In the valence theory, followed by the Moscow accentological school but otherwise not generally accepted, Dybo–Illich-Svitych's law is not considered single one-time change, but rather a succession of changes. It is described as a series of rightward accentual shifts in various Late Proto-Slavic dialects, with successive removal of accent drift prohibitions. There are two prohibitions, common to all Late Proto-Slavic dialects:
- Prohibition on the right-side accent shift from syllables with a dominant acute – *ˈža̋ba̋ AP (a), *ˈja̋goda̋ AP (a).
- Prohibition on the shift of the accent on syllables with a dominant circumflex – *ˈslũžĩtь AP (b₁), *ˈnòsĩtь AP (b₁), *ˈnòžĩkъ AP (b).

Early Proto-Slavic (most likely Balto-Slavic) is also considered a shift of accent on internal syllables, as well as on some endings with a dominant aсutе – *žèˈna̋ AP (b), *tvòˈri̋ti AP (b₂), *slũˈži̋ti AP (b₁). This process refers to the Fortunatov–de Saussure's law.

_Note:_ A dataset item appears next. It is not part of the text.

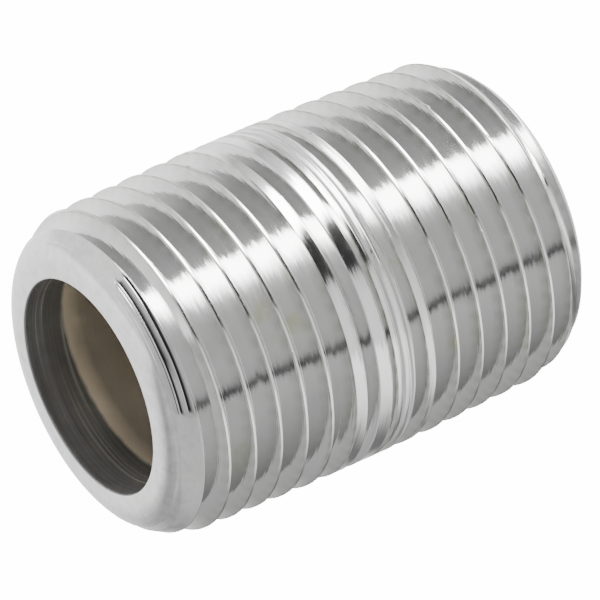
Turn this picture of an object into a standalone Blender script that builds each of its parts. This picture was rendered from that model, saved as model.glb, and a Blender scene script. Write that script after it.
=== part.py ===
"""Close pipe nipple: a brass tube with a 1/2-14 NPT thread cut from each end until they meet.

The piece lies on its side: its axis is X, its middle is at the origin and +Z is up.
A tube with rounded noses is turned first. Then two tapered V grooves, one from each end,
are cut into it as Boolean differences. Both threads are right-handed.
"""
import bpy
import bmesh
import math

# Driving dimensions, in metres.
LENGTH = 0.0305
OUTER_RADIUS = 0.0107
BORE_RADIUS = 0.0069
THREAD_PITCH = 0.0254 / 14
TAPER = 1 / 32                  # rise of the thread's cone, radius for length
CREST_RADIUS_AT_END = 0.01036   # where the cone of crests would meet the end face
THREAD_DEPTH = 0.00136
ROOT_FLAT = 0.00006
FLANK_LEAN = math.radians(30)   # each flank leans this much from square to the axis

# Turned nose: a flat ring, an arc, then a cone up to the crests.
FLAT_RING_RADIUS = 0.0077
NOSE_ARC_RADIUS = 0.0023
NOSE_CONE_LEAN = math.radians(28)
NOSE_ARC_STEPS = 5
BORE_EDGE_BREAK = 0.00012

# A groove is at full depth as far as full_to from its own end and has left the tube at gone_at.
# Its place is how far behind the -X end face the middle of a turn is at angle zero.
NEAR_THREAD = {"full_to": 0.0106, "gone_at": 0.0170, "place": 0.00128, "from_far_end": False}
FAR_THREAD = {"full_to": 0.0128, "gone_at": 0.0162, "place": 0.02868, "from_far_end": True}
RUN_OUT_POWER = 1.6             # above 1, a groove gets shallow quickly and then slowly
CUTTER_OVERHANG = 0.00008       # how far a cutter stands proud of the crests
CUTTER_LEAD_IN = 0.0016         # how far outside the end face a cutter starts

SEGMENTS = 40
SMOOTH_ANGLE = math.radians(28)


def clear_scene():
    """Remove whatever the scene holds."""
    for thing in list(bpy.data.objects):
        bpy.data.objects.remove(thing)


def chrome_material():
    """Bright chromium plate over brass."""
    material = bpy.data.materials.new("chrome_plate")
    material.use_nodes = True
    shader = material.node_tree.nodes["Principled BSDF"]
    shader.inputs["Base Color"].default_value = (0.55, 0.555, 0.55, 1)
    shader.inputs["Metallic"].default_value = 1
    shader.inputs["Roughness"].default_value = 0.12
    return material


def around_axis(x, radius, angle):
    """Point at a radius from the X axis, turned from +Y towards +Z."""
    return (x, radius * math.cos(angle), radius * math.sin(angle))


def crest_radius(depth):
    """Radius of the crests at a depth from the nearer end: the cone, then the plain tube."""
    return min(CREST_RADIUS_AT_END + TAPER * depth, OUTER_RADIUS)


def nose_outline():
    """Turned nose as (depth, radius), from the flat ring to where the tube is plain."""
    points = []
    full_turn = math.pi / 2 - NOSE_CONE_LEAN
    for step in range(NOSE_ARC_STEPS + 1):
        turn = full_turn * step / NOSE_ARC_STEPS
        depth = NOSE_ARC_RADIUS * (1 - math.cos(turn))
        points.append((depth, FLAT_RING_RADIUS + NOSE_ARC_RADIUS * math.sin(turn)))
    depth, radius = points[-1]
    slope = math.tan(NOSE_CONE_LEAN)
    crest_depth = (CREST_RADIUS_AT_END - radius + slope * depth) / (slope - TAPER)
    points.append((crest_depth, crest_radius(crest_depth)))
    points.append(((OUTER_RADIUS - CREST_RADIUS_AT_END) / TAPER, OUTER_RADIUS))
    return points


def tube_outline():
    """Closed outline of the turned tube as (x, radius), over the outside and back by the bore."""
    half = LENGTH / 2
    nose = nose_outline()
    outline = [(depth - half, radius) for depth, radius in nose]
    outline += [(half - depth, radius) for depth, radius in reversed(nose)]
    mouth_radius = BORE_RADIUS + BORE_EDGE_BREAK
    outline.append((half, mouth_radius))
    outline.append((half - BORE_EDGE_BREAK, BORE_RADIUS))
    outline.append((BORE_EDGE_BREAK - half, BORE_RADIUS))
    outline.append((-half, mouth_radius))
    return outline


def skin_object(name, rings, is_loop):
    """Object whose faces join equal rings of points in turn: a loop of rings or a capped rod."""
    shape = bmesh.new()
    loops = [[shape.verts.new(point) for point in ring] for ring in rings]
    following = loops[1:] + loops[:1] if is_loop else loops[1:]
    for first, second in zip(loops, following):
        for i in range(len(first)):
            j = (i + 1) % len(first)
            shape.faces.new((first[i], first[j], second[j], second[i]))
    if not is_loop:
        shape.faces.new(loops[0])
        shape.faces.new(loops[-1])
    bmesh.ops.recalc_face_normals(shape, faces=shape.faces)
    mesh = bpy.data.meshes.new(name)
    shape.to_mesh(mesh)
    shape.free()
    piece = bpy.data.objects.new(name, mesh)
    bpy.context.collection.objects.link(piece)
    return piece


def turned_tube(name):
    """The blank: the tube's outline carried once round the axis."""
    rings = []
    for step in range(SEGMENTS):
        angle = 2 * math.pi * step / SEGMENTS
        rings.append([around_axis(x, radius, angle) for x, radius in tube_outline()])
    return skin_object(name, rings, is_loop=True)


def root_radius(depth, full_to, gone_at):
    """Radius of the groove's root: parallel to the cone of crests, then climbing out."""
    root = CREST_RADIUS_AT_END - THREAD_DEPTH + TAPER * min(depth, full_to)
    if depth > full_to:
        climb = OUTER_RADIUS + 2 * CUTTER_OVERHANG - root
        left = max(gone_at - depth, 0) / (gone_at - full_to)
        root += climb * (1 - left ** RUN_OUT_POWER)
    return root


def groove_cutter(name, thread):
    """V-shaped ribbon wound on the helix, from outside the thread's own end to its run-out.

    Each ring is the V at one angle. One full turn moves the ring by one pitch towards +X.
    """
    sign = -1 if thread["from_far_end"] else 1
    end_face = sign * -LENGTH / 2
    sweep = (thread["gone_at"] + CUTTER_LEAD_IN) / THREAD_PITCH
    rings = []
    for step in range(int(sweep * SEGMENTS) + 2):
        depth = step / SEGMENTS * THREAD_PITCH - CUTTER_LEAD_IN
        x = end_face + sign * depth
        angle = 2 * math.pi * (x + LENGTH / 2 - thread["place"]) / THREAD_PITCH
        root = root_radius(depth, thread["full_to"], thread["gone_at"])
        top = max(crest_radius(depth) + CUTTER_OVERHANG, root + ROOT_FLAT)
        half_root = ROOT_FLAT / 2
        half_top = half_root + (top - root) * math.tan(FLANK_LEAN)
        corners = ((-half_root, root), (half_root, root), (half_top, top), (-half_top, top))
        rings.append([around_axis(x + shift, radius, angle) for shift, radius in corners])
    cutter = skin_object(name, rings, is_loop=False)
    cutter.hide_render = True
    cutter.display_type = "WIRE"
    return cutter


def cut(piece, cutter):
    """Take the cutter's shape out of the piece."""
    difference = piece.modifiers.new(cutter.name, "BOOLEAN")
    difference.operation = "DIFFERENCE"
    difference.solver = "EXACT"
    difference.object = cutter


def build():
    """Model the nipple."""
    clear_scene()
    body = turned_tube("nipple_body")
    body.data.materials.append(chrome_material())
    body.data.shade_smooth()
    body.data.set_sharp_from_angle(angle=SMOOTH_ANGLE)
    cut(body, groove_cutter("near_groove", NEAR_THREAD))
    cut(body, groove_cutter("far_groove", FAR_THREAD))


build()
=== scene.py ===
"""Chrome-plated close nipple, 1/2-14 NPT, lying on its side on a pale table."""
import math
import bmesh
import bpy
import numpy as np
from mathutils import Matrix, Vector


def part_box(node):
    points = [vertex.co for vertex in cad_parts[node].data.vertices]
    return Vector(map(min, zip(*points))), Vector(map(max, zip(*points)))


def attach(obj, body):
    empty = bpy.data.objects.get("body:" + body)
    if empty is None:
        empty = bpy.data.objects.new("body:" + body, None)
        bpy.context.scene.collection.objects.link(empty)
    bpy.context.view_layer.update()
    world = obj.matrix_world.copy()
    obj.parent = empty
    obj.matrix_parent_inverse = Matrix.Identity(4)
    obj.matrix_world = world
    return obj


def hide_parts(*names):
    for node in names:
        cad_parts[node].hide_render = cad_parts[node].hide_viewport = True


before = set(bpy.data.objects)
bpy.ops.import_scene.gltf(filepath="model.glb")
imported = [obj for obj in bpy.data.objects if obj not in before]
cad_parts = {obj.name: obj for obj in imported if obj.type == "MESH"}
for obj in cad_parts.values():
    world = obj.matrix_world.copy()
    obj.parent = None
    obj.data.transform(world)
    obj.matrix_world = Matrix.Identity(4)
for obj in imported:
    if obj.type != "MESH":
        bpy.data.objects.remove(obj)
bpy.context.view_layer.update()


# The camera: a long lens that looks down on the nipple from its left and in front.
CAMERA_PLACE = (-0.16354, -0.23358, 0.22682)
CAMERA_BACK = (-0.4490, -0.6405, 0.6230)
CAMERA_LENS = 360            # millimetres, on a sensor of CAMERA_SENSOR millimetres
CAMERA_SENSOR = 36
CAMERA_CLIP = 0.01


def add_camera():
    """Camera at its place, looking against its back direction with the world's up kept upright."""
    data = bpy.data.cameras.new("camera")
    data.lens = CAMERA_LENS
    data.sensor_width = CAMERA_SENSOR
    data.clip_start = CAMERA_CLIP
    back = Vector(CAMERA_BACK).normalized()
    right = Vector((0, 0, 1)).cross(back).normalized()
    up = back.cross(right)
    turn = Matrix((right, up, back)).transposed()
    camera = bpy.data.objects.new("camera", data)
    camera.matrix_world = Matrix.Translation(CAMERA_PLACE) @ turn.to_4x4()
    bpy.context.collection.objects.link(camera)
    bpy.context.scene.camera = camera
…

=== Dialects of the III group ===
Dialects of the III group are associated with the tribal division of Slovenes (Sclaveni in the work of Jordanes). In part, this can be traced to the historically attested self-names of speakers of this type of dialects: Slovenes, Slovaks, Slovincians, Novgorod Ilmen Slavs. Archaeologists associate the Prague-Korchak culture with the Slovenes and with its continuation the Luka-Raikovetskaya culture, which currently contains Belarusian and Ukrainian Polesians dialects. Apparently, the culture associated with the tribal unification of the Severians dates back to this same culture.

Commons phenomena:
- Shift of accent from long syllables to short syllables.
- Prohibition on shifting accent from long syllables to subsequent long syllables or Križanić's law.
- Shift of accent from short syllables to internal and final short syllables and internal syllables with a recessive acute.

Non-commons phenomena:
- Prohibition on new shifts of accent in the Styrian dialect group and Prekmurje dialect, the Kajkavian zagorski dialect.
- Shift of accent from short syllables to subsequent long syllables in the Lower Carniolan dialect group, Old Croatian dialect of Križanić, Chakavian subdialects of the Islands of Hvar and Brač.
- Shift of accent from short syllables to subsequent middle long syllables, but does not shift to final long syllables in Ukrainian and Belarusian Polesia subdialects, Southern Russian dialects and Ilmen-Slovenian Russian subdialects.

The III group
|  | *dòbrȍta | *tvòrîlo | *sǫ̃dîlo | *gròbȃ | *mǫ̃drȍstь | *kǫ̃tȃ | *tvòrȋtь | *sèlā̋ | *sǫ̃dȋte | *krĩdlā̋ | *nòsĩtь | *ža̋ba̋ | *pra̋vi̋ti |
|---|---|---|---|---|---|---|---|---|---|---|---|---|---|
| IIIА | *dobro̍ta | *tvori̍lo | *sǫdi̍lo | *groba̍ | *mǫdro̍stь | *kǫta̍ | *tvo̍ritь | *se̍la | *sǫ̍dite | *kri̍dla | *no̍sitь | *ža̍ba | *pra̍viti |
| IIIB | *dobro̍ta | *tvori̍lo | *sǫdi̍lo | *groba̍ | *mǫdro̍stь | *kǫta̍ | *tvori̍tь | *se̍la | *sǫ̍dite | *kri̍dla | *no̍sitь | *ža̍ba | *pra̍viti |
| IIIC | *dobro̍ta | *tvori̍lo | *sǫdi̍lo | *groba̍ | *mǫdro̍stь | *kǫta̍ | *tvori̍tь | *sela̍ | *sǫ̍dite | *kri̍dla | *no̍sitь | *ža̍ba | *pra̍viti |
| IIID | *dobro̍ta | *tvori̍lo | *sǫdi̍lo | *groba̍ | *mǫdro̍stь | *kǫta̍ | *tvori̍tь | *sela̍ | *sǫ̍dite | *kri̍dla | *no̍sitь | *ža̍ba | *pra̍viti |

==Comparison with Fortunatov–de Saussure's law==
Fortunatov–de Saussure's law is a sound law very similar to Dybo's that affected Lithuanian. Like Dybo's law, it caused a rightward shift of the accent from non-acuted syllables and a split in the original accentual paradigms. There are some differences, however:
- Dybo's law shifted the accent rightward regardless of what was in the next syllable, whereas De Saussure's law shifted it only when it was acuted.
- Dybo's law was blocked in mobile-accented words. Such words never had an acute in the first syllable as a result of Meillet's law, but they nonetheless retained the initial accent. Consequently, there was only a split into three paradigms, with the fixed-accented words splitting into paradigms a and b, but the mobile-accented words remaining unified under paradigm c.